Queste strofe bisbetiche?
Licenze, licenze,
licenze poetiche.
Sono la mia passione.

Farafarafarafa,
Tarataratarata,
Paraparaparapa,
Laralaralarala!

Sapete cosa sono?
Sono robe avanzate,
non sono grullerie,
sono la… spazzatura
delle altre poesie.

Bubububu,
fufufufu,
Friù!
Friù!

Se d’un qualunque nesso
son prive,
perché le scrive
quel fesso?

Bilobilobiobilobilo
blum!
Filofilofilofilofilo
flum!
Bilolù.
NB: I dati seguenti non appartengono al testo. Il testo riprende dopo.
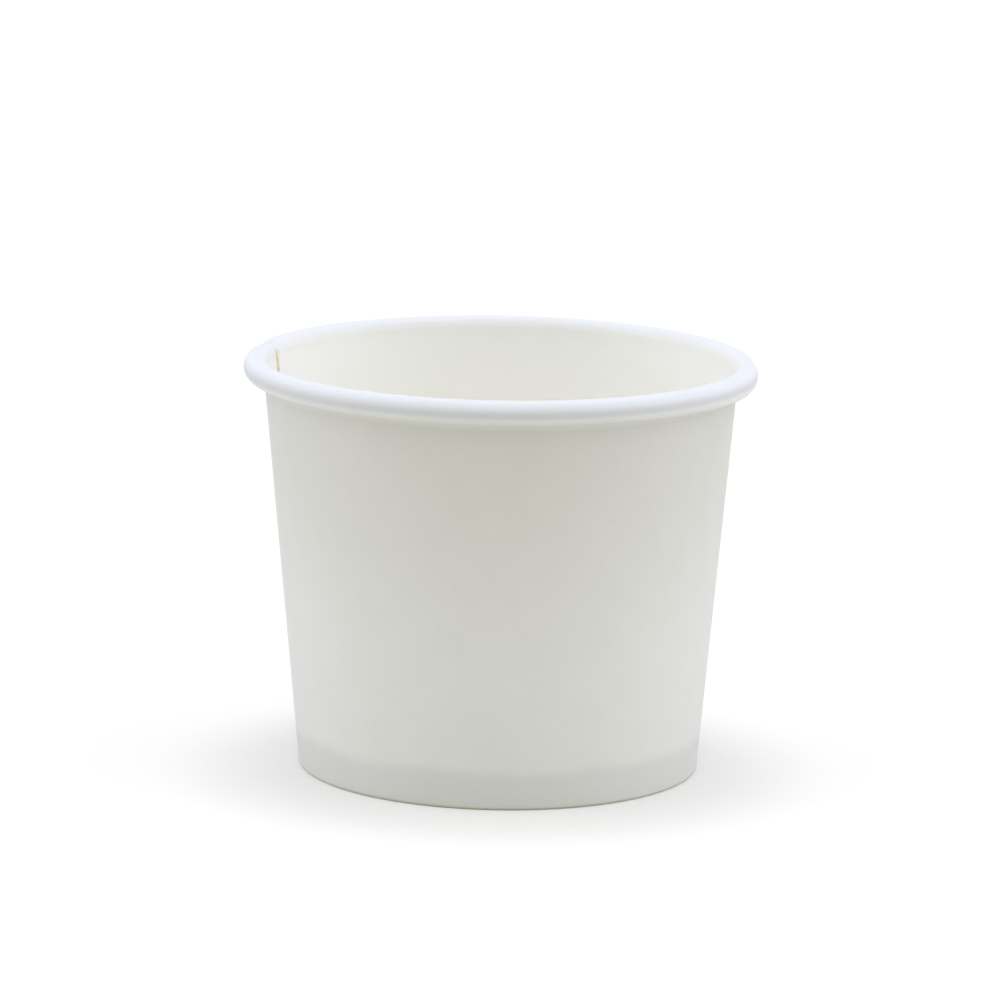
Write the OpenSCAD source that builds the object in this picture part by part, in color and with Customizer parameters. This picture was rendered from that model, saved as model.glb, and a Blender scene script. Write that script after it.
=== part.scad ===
// Paper portion cup
// A side wall of paperboard, wrapped round and glued along one lapped seam, its top edge
// rolled outward into the rim and its bottom edge folded inward as a hem. A paperboard disc,
// with its edge turned down as a skirt, is held between the wall and the hem.
// Origin: centre of the foot, on the table. +Z is up and the camera looks along +Y.

/* [Cup] */
// Width across the rolled rim
rim_d = 66; // [60:0.5:74]
// Height from the table to the top of the rim
cup_h = 53.5; // [40:0.5:80]
// Width across the foot
foot_d = 51.7; // [46:0.1:54]

/* [Board] */
// Thickness of the side wall's paperboard
board = 0.32; // [0.26:0.01:0.4]
// Thickness of the base's paperboard
base_board = 0.3; // [0.24:0.01:0.4]
// Gap between two plies that are sealed together
seal = 0.02; // [0.01:0.01:0.05]

/* [Rim] */
// Thickness of the rolled rim
curl_d = 3.1; // [2.6:0.1:3.8]
// How far the board turns on inside the roll, in degrees
tuck_turn = 120; // [90:5:140]
// Gap between the tucked edge and the wall
tuck_gap = 0.05; // [0.03:0.01:0.1]
// Step where the straight board runs into the roll, and the roll into the tuck
roll_step = 0.01; // [0.005:0.005:0.015]

/* [Foot] */
// Height of the hem's free edge
hem_h = 4.7; // [4:0.1:7]
// Outside radius of the hem's two creases
crease_r = 0.37; // [0.34:0.01:0.45]

/* [Base] */
// Height of the base's upper face over the hem's free edge
base_over_hem = 0.6; // [0.4:0.05:2]
// Outside radius of the bend between the disc and its skirt
base_bend = 0.55; // [0.45:0.05:0.9]
// Gap between the skirt's lower edge and the fold of the hem
skirt_gap = 0.1; // [0.05:0.05:0.4]

/* [Seam] */
// Direction of the inner ply's cut edge, in degrees from +X
seam_at = 165; // [0:5:360]
// Width of the lap, measured at the rim
lap_w = 6; // [4:0.5:10]
// Length over which the outer ply climbs on to the inner one
climb_w = 4; // [3:0.5:8]
// Steps in that climb
climb_steps = 6; // [4:1:10]
// How far the two plies of the lap are pressed into each other
press = 0.04; // [0.03:0.01:0.06]
// Height at which the lap starts, above the hem's fold
lap_z = 0.8; // [0.6:0.1:2]

/* [Hidden] */
$fn = 144;
bend_steps = 6;
overlap = 0.05;
bite = 5;
foot_r = foot_d / 2;
curl_r = curl_d / 2;
curl_x = rim_d / 2 - curl_r;
curl_z = cup_h - curl_r;
// The wall leans out so that its inner face runs straight into the roll
reach = norm([curl_x - foot_r, curl_z]);
lean = atan2(curl_x - foot_r, curl_z) - asin((curl_r - board) / reach);
wall_top = (curl_x - foot_r) * sin(lean) + curl_z * cos(lean);
// Across the foot lie the wall, the skirt and the hem
foot_w = 2 * board + base_board + 2 * seal;
base_z = hem_h + base_over_hem;
skirt_out = -board - seal;
lap_rise = board - press;
lap_angle = lap_w / (rim_d / 2 - curl_d) * 180 / PI;
climb_angle = climb_w / (rim_d / 2 - curl_d) * 180 / PI;
step_angle = climb_angle / climb_steps;
wall_color = [0.93, 0.93, 0.9];
base_color = [0.9, 0.9, 0.87];

// A point given by its distance out from the wall's outer face and its length up the wall
function on_wall(out, up) =
    [foot_r + out * cos(lean) + up * sin(lean), up * cos(lean) - out * sin(lean)];
// The point at a given height on a line that runs beside the wall
function at_height(out, z) = on_wall(out, (z + out * sin(lean)) / cos(lean));
// Points along an arc
function arc(c, r, from, to) =
    [for (i = [0:bend_steps]) let (a = from + (to - from) * i / bend_steps)
        c + r * [cos(a), sin(a)]];

// Part of a ring of board in the section, between two angles
module rolled(c, r_out, r_in, from, to) {
    far = 3 * r_out;
    intersection() {
        difference() {
            translate(c) circle(r_out, $fn = 48);
            translate(c) circle(r_in, $fn = 48);
        }
        polygon(concat([c], [for (i = [0:4]) let (a = from + (to - from) * i / 4)
            c + far * [cos(a), sin(a)]]));
    }
}

// The rolled rim in the section; shift moves the board towards the inside of the roll
module curl(shift, tucked) {
    r_out = curl_r - shift - roll_step;
    r_in = curl_r - shift - board + roll_step;
    first_end = tucked ? -90 - bite : -40;
    rolled([curl_x, curl_z], r_out, r_in, first_end, 180 - lean + bite);
    if (tucked) {
        tuck_r = curl_r - shift - board - tuck_gap;
        rolled([curl_x, curl_z - board - tuck_gap], tuck_r - 2 * roll_step,
            tuck_r - board + 2 * roll_step, -90 - tuck_turn, -90 + bite);
    }
}

// The wall's straight stretch from a given height up to the roll
module straight(shift, z) {
    polygon([at_height(shift - board, z), at_height(shift, z),
        on_wall(shift, wall_top), on_wall(shift - board, wall_top)]);
}

// The whole section of the wall, from the rim to the hem's free edge
module wall_section() {
    c_out = at_height(-crease_r, crease_r);
    c_in = at_height(crease_r - foot_w, crease_r);
    inner_r = crease_r - board;
    polygon(concat(
        arc(c_out, crease_r, -90, -lean),
        [on_wall(0, wall_top), on_wall(-board, wall_top)],
        arc(c_out, inner_r, -lean, -90),
        arc(c_in, inner_r, 270, 180 - lean),
        [at_height(board - foot_w, hem_h), at_height(-foot_w, hem_h)],
        arc(c_in, crease_r, 180 - lean, 270)));
    curl(0, true);
}

// The room that the climbing ply takes: the wall and the rim, but not the hem
module climb_room() {
    rotate([0, 0, seam_at]) rotate_extrude(angle = climb_angle)
        polygon([at_height(-board - seal, lap_z), [rim_d, lap_z],
            [rim_d, 2 * cup_h], at_height(-board - seal, 2 * cup_h)]);
}

// One step of the climb, raised off the wall by shift
module climb_step(shift, from, to, tucked) {
    rotate([0, 0, from]) rotate_extrude(angle = to - from) {
        straight(shift, lap_z - overlap);
        curl(shift, tucked);
    }
}

// The wrapped wall with its seam, its rolled rim and its hem
module side_wall() color(wall_color) {
    difference() {
        rotate_extrude() wall_section();
        climb_room();
    }
    for (i = [1:climb_steps - 1])
        climb_step(lap_rise * i / climb_steps,
            seam_at + climb_angle - i * step_angle,
            seam_at + climb_angle - (i - 1) * step_angle + 0.1, true);
    climb_step(lap_rise, seam_at - lap_angle, seam_at + step_angle + 0.1, false);
}

// The disc that closes the cup, with its skirt turned down between the wall and the hem
module base_disc() color(base_color) {
    bend_out = at_height(skirt_out - base_bend, base_z - base_bend);
    inner_r = base_bend - base_board;
    skirt_z = board + skirt_gap;
    rotate_extrude() polygon(concat(
        [[0, base_z - base_board], [0, base_z]],
        arc(bend_out, base_bend, 90, -lean),
        [at_height(skirt_out, skirt_z), at_height(skirt_out - base_board, skirt_z)],
        arc(bend_out, inner_r, -lean, 90)));
}

side_wall();
base_disc();
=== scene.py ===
import math

import bpy
from mathutils import Matrix, Vector


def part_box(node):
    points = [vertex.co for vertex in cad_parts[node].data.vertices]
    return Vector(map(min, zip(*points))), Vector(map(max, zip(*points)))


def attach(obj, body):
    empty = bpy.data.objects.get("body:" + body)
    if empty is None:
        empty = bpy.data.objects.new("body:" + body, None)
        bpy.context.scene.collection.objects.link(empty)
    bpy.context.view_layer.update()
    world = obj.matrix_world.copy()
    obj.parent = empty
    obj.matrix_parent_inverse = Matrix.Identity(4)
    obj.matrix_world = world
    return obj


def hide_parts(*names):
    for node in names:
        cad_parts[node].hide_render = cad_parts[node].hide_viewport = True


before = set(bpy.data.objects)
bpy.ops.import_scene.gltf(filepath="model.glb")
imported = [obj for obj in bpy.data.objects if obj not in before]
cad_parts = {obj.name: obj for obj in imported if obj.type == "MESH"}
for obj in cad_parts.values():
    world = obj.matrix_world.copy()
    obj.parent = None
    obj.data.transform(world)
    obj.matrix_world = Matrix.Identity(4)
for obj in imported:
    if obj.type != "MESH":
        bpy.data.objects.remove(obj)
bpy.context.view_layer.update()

# Sizes, in metres
MM = 0.001
RIM_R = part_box("side_wall")[1].x
CUP_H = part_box("side_wall")[1].z
FOOT_R = 25.85 * MM
BOARD = 0.32 * MM
BASE_BOARD = 0.3 * MM
# Gap between two plies that are sealed together
SEAL = 0.02 * MM

# The rolled rim: half its height and half its width, and the board that turns on inside it
CURL_R = 1.55 * MM
CURL_HALF = 1.4 * MM
TUCK_TURN = 120
TUCK_GAP = 0.05 * MM
# The rim sits a little to one side of the foot, and its roll hangs lower at the right
RIM_DRIFT = -0.5 * MM
DROOP = 0.42 * MM
DROOP_HALF_TURN = 60

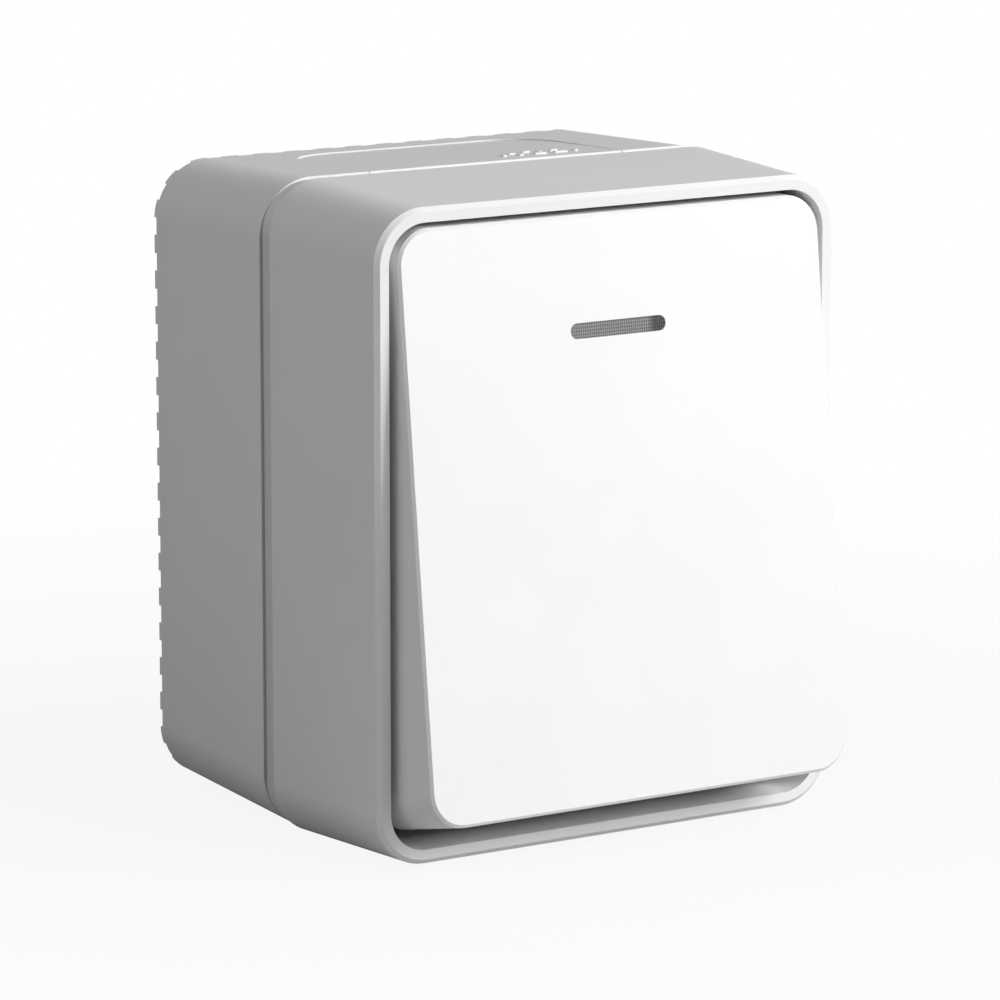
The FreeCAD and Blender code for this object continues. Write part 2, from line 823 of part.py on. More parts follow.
def mechanism_housing():
    outer = slab(housing_width, housing_height, housing_corner, housing_rear_y, plate_back_y)
    chamber = slab(
        housing_width - 2 * housing_wall,
        housing_height - 2 * housing_wall,
        chamber_corner,
        chamber_rear_y,
        plate_back_y - 1,
    )
    body = outer.cut(chamber)
    half = rib_thickness / 2
    seats = []
    common_back = chamber_rear_y - common_strip_rise
    contact_back = chamber_rear_y - contact_strip_rise
    inner_reach = terminal_x - terminal_half
    common_z = (-seat_drop - half, -seat_drop + half)
    seats.append(block((-inner_reach, -seat_inner), (chamber_rear_y + 0.1, common_back), common_z))
    for sz in (1, -1):
        z = sz * (terminal_z - seat_drop)
        seat_z = (z - half, z + half)
        seats.append(block((seat_inner, inner_reach), (chamber_rear_y + 0.1, contact_back), seat_z))
    body = fuse_all([body] + seats)
    cutters = []
    for _, x, z, way in terminal_places():
        cutters.append(rod_y(x, z - way * wire_offset, wire_hole, housing_rear_y + 1, chamber_rear_y - 0.1))
        grip = button_half + button_fit
        middle = z + way * button_offset
        cutters.append(
            block(
                (x - grip, x + grip),
                (housing_rear_y + 1, chamber_rear_y - 0.1),
                (middle - grip, middle + grip),
            )
        )
    notch = clip_width / 2 + clip_fit
    tip = plate_back_y + clip_length
    deep = housing_height / 2 - clip_catch
    for sz in (1, -1):
        cutters.append(
            block(
                (-notch, notch),
                (tip + clip_fit, tip - clip_thickness - clip_fit),
                (sz * deep, sz * (housing_height / 2 + 1)),
            )
        )
    room = lead_radius + lead_hole
    notch_y = (plate_back_y - 1, plate_back_y + lead_depth + room)
    top = housing_height / 2
    for sx in (1, -1):
        notch_x = (sx * lead_x - room, sx * lead_x + room)
        cutters.append(block(notch_x, notch_y, (top - housing_wall - 1, top + 1)))
    return body.cut(Part.makeCompound(cutters))


def lead_tab(x, front, top):
    """A tongue of the strip that reaches forward to a lead of the lamp."""
    half = lead_radius + lead_hole
    reach = plate_back_y + lead_depth - lead_radius - lead_hole
    return block((x - half, x + half), (front + 0.1, reach), (top - tab_thickness, top))


def common_terminal():
    back = chamber_rear_y - common_strip_rise - strip_fit
    front = back - strip_thickness
    left = -terminal_x - terminal_half
    edge = lever_width / 2 + lever_cheek + strip_thickness
    z_pair = (-strip_below, strip_above)
    post_x = lever_width / 2 - lever_post_half
    strip = block((left, edge), (back, front), z_pair)
    post = block((-post_x, post_x), (front + 0.1, lever_y), (-lever_post_half, lever_post_half))
    pin = rod_x(-edge, edge, lever_y, 0, lever_pin_radius)
    cage = block((left, left + strip_thickness), (front + 0.1, front - cage_height), z_pair)
    return fuse_all([strip, post, pin, cage, lead_tab(-lead_x, front, strip_above)])


def fixed_contact_face():
    """Depth of the fixed contacts, just clear of the closed lever."""
    turn = math.radians(lever_tilt)
    tip = contact_height - lever_pin_radius - lever_pin_fit
    return lever_y + tip * math.cos(turn) + (contact_arm + contact_radius) * math.sin(turn) + contact_gap


def contact_terminal(with_lead):
    """The strip of the upper fixed contact; the lower one mirrors it."""
    back = chamber_rear_y - contact_strip_rise - strip_fit
    front = back - strip_thickness
    right = terminal_x + terminal_half
    high = terminal_z + strip_above
    z_pair = (terminal_z - strip_below, high)
    rivet_z = contact_arm * math.cos(math.radians(lever_tilt))
    added = [
        block((-seat_inner, right), (back, front), z_pair),
        rod_y(0, rivet_z, contact_radius, front + 0.1, fixed_contact_face()),
        block((right - strip_thickness, right), (front + 0.1, front - cage_height), z_pair),
    ]
    if with_lead:
        added.append(lead_tab(lead_x, front, high))
    return fuse_all(added)


def clamp_spring(x, z, way, strip_rise):
    """A bent leaf that grips a wire against the terminal strip."""
    front = chamber_rear_y - strip_rise - strip_fit - strip_thickness
    middle = z + way * (button_offset - clamp_radius + clamp_wall / 2)
    bend_y = front - clamp_rise
    x_pair = (x - clamp_half, x + clamp_half)
    ring = rod_x(x_pair[0], x_pair[1], bend_y, middle, clamp_radius)
    wide = (x_pair[0] - 1, x_pair[1] + 1)
    ring = ring.cut(rod_x(wide[0], wide[1], bend_y, middle, clamp_radius - clamp_wall))
    span = clamp_radius + 1
    ring = ring.cut(block(wide, (bend_y, bend_y + span), (middle - span, middle + span)))
    near = (middle - way * clamp_radius, middle - way * (clamp_radius - clamp_wall))
    far = (middle + way * clamp_radius, middle + way * (clamp_radius - clamp_wall))
    grip = block(x_pair, (bend_y - 0.01, front - strip_fit), near)
    button_end = housing_rear_y + button_proud - button_length - button_travel
    free = block(x_pair, (bend_y - 0.01, button_end - button_flange_gap), far)
    return fuse_all([ring, grip, free])


def release_button(x, z, way):
    start = housing_rear_y + button_proud
    middle = z + way * button_offset
    stem = block(
        (x - button_half, x + button_half),
        (start, start - button_length),
        (middle - button_half, middle + button_half),
    )
    wide = button_half + button_flange
    shoulder = chamber_rear_y - button_flange_gap
    flange = block(
        (x - wide, x + wide), (shoulder, shoulder - button_flange_thickness), (middle - wide, middle + wide)
    )
    return fuse_all([stem, flange])


def seat_lever(shape):
    """Turns the contact lever to the rest end of its travel."""
    shape.rotate(vector(0, 0, 0), vector(1, 0, 0), lever_tilt)
    shape.translate(vector(0, lever_y, 0))
    return shape


def contact_lever():
    back = -lever_pin_radius - lever_pin_fit
    half = lever_width / 2
    front = back - lever_thickness
    added = [slab(lever_width, 2 * lever_half, lever_corner, back, front)]
    zone = (-lever_cheek_half, lever_cheek_half)
    for sx in (1, -1):
        outer = sx * (half + lever_cheek)
        added.append(block((sx * half, outer), (front, lever_pin_radius + lever_cheek), zone))
        added.append(block((sx * (half - lever_cheek / 4), outer), (back, front), zone))
    body = fuse_all(added)
    reach = half + lever_cheek + 1
    return body.cut(rod_x(-reach, reach, 0, 0, lever_pin_radius + lever_pin_fit))


def lever_contacts():
    back = -lever_pin_radius - lever_pin_fit
    tips = [rod_y(0, sz * contact_arm, contact_radius, back, back + contact_height) for sz in (1, -1)]
    return Part.makeCompound(tips)


def indicator_lamp():
    body = rod_x(-lamp_half, lamp_half, lamp_y, lens_up, lamp_radius)
    return body.makeFillet(lamp_radius * 0.8, body.Edges[0:1] + body.Edges[2:3])


def lamp_holder():
    half_z = lamp_radius + lamp_fit + holder_wall
    reach = lamp_half + holder_wall
    z_pair = (lens_up - half_z, lens_up + half_z)
    added = [block((-reach, reach), (plate_front_y, plate_front_y - holder_base), z_pair)]
    for sx in (1, -1):
        post = (sx * (reach - holder_post), sx * reach)
        added.append(block(post, (plate_front_y, lamp_y), z_pair))
    body = fuse_all(added)
    seat = rod_x(-lamp_half - lamp_fit, lamp_half + lamp_fit, lamp_y, lens_up, lamp_radius + lamp_fit)
    cutters = [seat]
    room = lead_radius + lead_hole
    for sx in (1, -1):
        cutters.append(rod_y(sx * lead_x, lens_up, room, plate_front_y + 1, lamp_y - 1))
        cutters.append(rod_x(sx * (lamp_half - 1), sx * (lead_x + room), lamp_y, lens_up, room))
    return body.cut(Part.makeCompound(cutters))


def lamp_leads():
    """Two stiff leads from the lamp, down behind the plate to the terminals."""
    back = plate_back_y + lead_depth
    wires = []
    for sx, end in ((1, terminal_z + strip_above), (-1, strip_above)):
        x = sx * lead_x
        path = (
            vector(sx * lamp_half, lamp_y, lens_up),
            vector(x, lamp_y, lens_up),
            vector(x, back, lens_up),
            vector(x, back, end + strip_fit),
        )
        wires.append(mitred_wire(path, lead_radius))
    return Part.makeCompound(wires)


def build():
    box, post_end = base_box()
    save("base_box", box)
    entry = cable_entry()
    save("cable_entry_top", entry)
    save("cable_entry_bottom", mirror_z(entry))
    save("cover_gasket", cover_gasket())
    save("cover_frame", cover_frame(post_end))
    screws, seals = cover_screws(post_end)
    save("cover_screws", screws)
    save("cover_screw_seals", seals)
    save("rocker", seat_rocker(rocker()))
    save("lens", seat_rocker(lens()))
    save("cradle", seat_rocker(cradle()))
    save("plunger", seat_rocker(plunger()))
    save("plunger_spring", seat_rocker(plunger_spring()))
    save("mounting_plate", mounting_plate())
    save("plate_screws", plate_screws())
    save("mechanism_seal", mechanism_seal())
    save("mechanism_housing", mechanism_housing())
    save("common_terminal", common_terminal())
    save("upper_terminal", contact_terminal(True))
    save("lower_terminal", mirror_z(contact_terminal(False)))
    rises = {"common": common_strip_rise, "upper": contact_strip_rise, "lower": contact_strip_rise}
    for name, x, z, way in terminal_places():
        save("clamp_spring_" + name, clamp_spring(x, z, way, rises[name]))
        save("release_button_" + name, release_button(x, z, way))
    save("contact_lever", seat_lever(contact_lever()))
    save("lever_contacts", seat_lever(lever_contacts()))
    save("lamp_holder", lamp_holder())
    save("indicator_lamp", indicator_lamp())
    save("lamp_leads", lamp_leads())


build()
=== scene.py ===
"""Looks of a surface-mounted splash-proof rocker switch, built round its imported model.

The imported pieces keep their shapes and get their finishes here. New pieces are the
prisms of the lens, the raised marks of the upper cable entry and the screw threads.
"""

import json
import logging
import math
from dataclasses import dataclass
from enum import Enum

import bmesh
import bpy
from mathutils import Matrix, Vector


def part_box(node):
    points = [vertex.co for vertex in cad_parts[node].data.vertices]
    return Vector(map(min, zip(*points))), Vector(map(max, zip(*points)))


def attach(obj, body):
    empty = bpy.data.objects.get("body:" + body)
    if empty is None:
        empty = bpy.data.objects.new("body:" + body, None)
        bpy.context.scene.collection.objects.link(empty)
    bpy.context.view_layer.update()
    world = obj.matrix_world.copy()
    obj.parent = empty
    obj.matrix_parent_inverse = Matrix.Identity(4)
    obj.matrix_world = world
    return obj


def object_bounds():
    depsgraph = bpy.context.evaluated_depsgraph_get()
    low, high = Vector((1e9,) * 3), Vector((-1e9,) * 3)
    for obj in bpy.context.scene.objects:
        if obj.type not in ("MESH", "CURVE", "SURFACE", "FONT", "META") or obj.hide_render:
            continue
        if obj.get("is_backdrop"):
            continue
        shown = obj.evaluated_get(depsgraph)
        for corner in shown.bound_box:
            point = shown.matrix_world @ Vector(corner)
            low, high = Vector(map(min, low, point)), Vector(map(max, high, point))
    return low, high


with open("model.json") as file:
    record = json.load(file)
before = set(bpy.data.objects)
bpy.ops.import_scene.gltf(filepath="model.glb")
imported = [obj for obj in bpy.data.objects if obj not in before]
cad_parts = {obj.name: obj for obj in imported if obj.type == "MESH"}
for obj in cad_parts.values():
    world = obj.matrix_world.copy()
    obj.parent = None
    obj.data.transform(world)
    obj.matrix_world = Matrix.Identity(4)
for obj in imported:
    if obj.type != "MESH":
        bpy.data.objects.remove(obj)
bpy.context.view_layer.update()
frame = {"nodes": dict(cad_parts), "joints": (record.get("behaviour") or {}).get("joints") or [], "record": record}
LOG = logging.getLogger("switch")
MM = 0.001

# How quickly the finer octaves of a noise texture fade.
NOISE_ROUGHNESS = 0.55
# Where on a noise's grey scale the darker and the lighter tint are reached.
TINT_ENDS = (0.3, 0.7)
# Radians that the wave texture's bands turn in one metre at a scale of one.
WAVE_RATE = 20.0
# Numbers of the Mix node's sockets when it mixes colours.
MIX_FACTOR, MIX_A, MIX_B, MIX_RESULT = 0, 6, 7, 2
# Height of the triangle whose corners lie on a circle of radius one.
TRIANGLE_HEIGHT = 1.5

Colour = tuple[float, float, float]
Socket = bpy.types.NodeSocket
Material = bpy.types.Material


@dataclass(frozen=True)
class Relief:
    """The fine relief of a surface.

    Args:
        scale: Grains per metre.
        depth: Relief in metres.
        strength: Share of the relief that shades.
        octaves: How many finer layers the grain has.
    """

    scale: float
    depth: float
    strength: float
    octaves: float = 3.0


class Grain(Enum):
    """How a moulding tool's surface was finished, with the relief that it leaves."""

    MATT = Relief(scale=5200.0, depth=0.02 * MM, strength=0.22)
    SATIN = Relief(scale=4200.0, depth=0.012 * MM, strength=0.10)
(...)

Filolù,
U.

Non è vero che non voglion dire,
vogliono dire qualcosa.
Voglion dire…
come quando uno si mette a cantare
senza saper le parole.
Una cosa molto volgare.
Ebbene, così mi piace di fare.

Aaaaa!
Eeeee!
liii!
Qoooo!
Uuuuu!
A! E! I! O! U!

Ma giovinotto,
diteci un poco una cosa,
non è la vostra una posa,
di voler con cosi poco
tenere alimentato
un sì gran fuoco?

Huisc… Huiusc…
Huisciu… sciu sciu,
Sciukoku… Koku koku,
Sciu
ko
ku.

Come si deve fare a capire?
Avete delle belle pretese,
sembra ormai che scriviate in giapponese.

Abi, alì, alarì.
Riririri!
Ri.

Lasciate pure che si sbizzarrisca,
anzi, è bene che non lo finisca,
il divertimento gli costerà caro:
gli daranno del somaro.

Labala
falala
falala
eppoi lala…
e lala, lalalalala lalala.

Certo è un azzardo un po’ forte
scrivere delle cose così,
che ci son professori, oggidì,
a tutte le porte.

Ahahahahahahah!
Ahahahahahahah!
Ahahahahahahah!

Infine,
io ho pienamente ragione,
i tempi sono cambiati,
gli uomini non domandano più nulla
dai poeti:
e lasciatemi divertire!

1 La raccolta L’incendiario è dedicata a Filippo Tommaso Marinetti, celebrato enfaticamente come “anima della nostra fiamma”.

2 G. Gozzano, La via del rifugio, vv. 33-36. Ne La signorina Felicita, Gozzano, ammetterà ironicamente attraverso il proprio alter ego letterario di “vergognarsi d’essere un poeta!”.